My heart tightened. I'd always been quick to tears—whether I was sad, happy, or angry.
“Det är klart att– Jag menar, du får gråta. Men du måste inte.”
“But what do people expect?”
“Good question...” My dry response earned a chuckle from both Harley and Herrow. None of us were exactly what people expected.
“I didn't cry at my aunt's funeral, but it felt like my heart was”—Harley gestured toward the shattered pieces on the table—“smashed into fragments. If someone had commented on the fact that I wasn't crying, I probably would've told them to focus on why we were there. It wasn't to count how many tissues I needed.” Harley gave us a meaningful look.
In the blink of an eye, Herrow was suddenly sitting in the chair beside me, making Tobbe jump.
“Let the tears decide for themselves whether they want to fall or not,” Herrow said, patting Tobbe's arm. “You don't have to hold them back, and you don't have to force them out either.”
A loud clatter was followed by a string of muttered curses from the table beside us.

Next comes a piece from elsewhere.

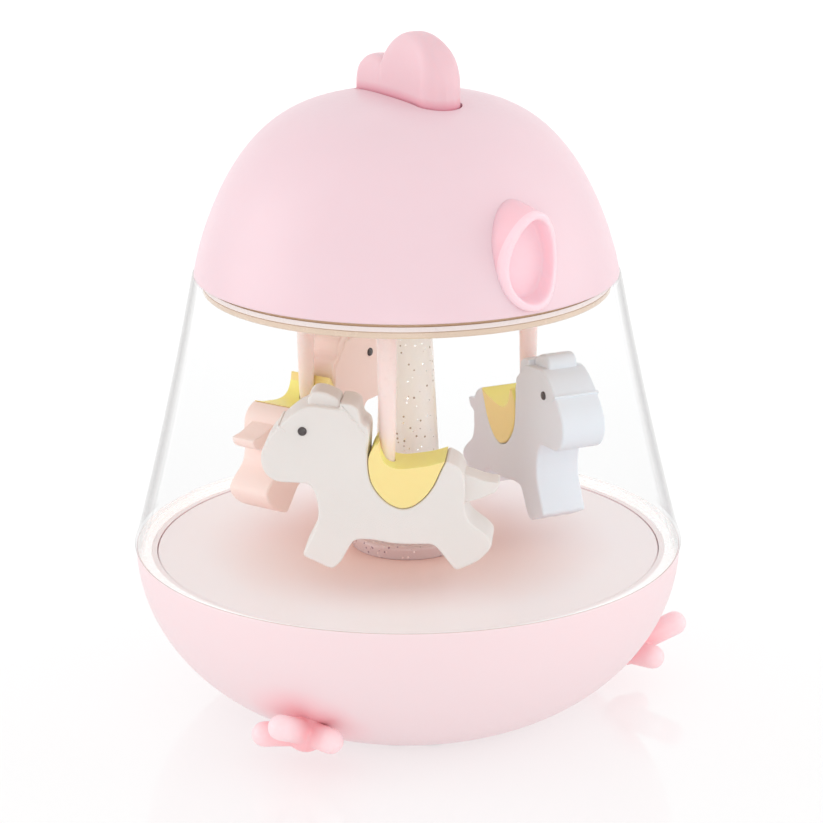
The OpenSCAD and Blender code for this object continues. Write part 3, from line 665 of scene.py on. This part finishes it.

“I'd better give Harley a helping hand before he bursts into tears of frustration over here,” Herrow chuckled and returned to his seat.
“I can relate to Harley,” Tobbe whispered before taking a sip of coffee to hide his smile.
“Yeah,” I giggled. “Sometimes it feels good to cry a little, and sometimes you don't get much choice in the matter. But seriously, there's no shame in crying—or not crying—at a funeral or during your grief.” I glanced over at the teapot, which was slowly becoming whole again. “I hope tomorrow is a beautiful farewell for your uncle. The number of tears shed says nothing about how deeply he'll be missed.”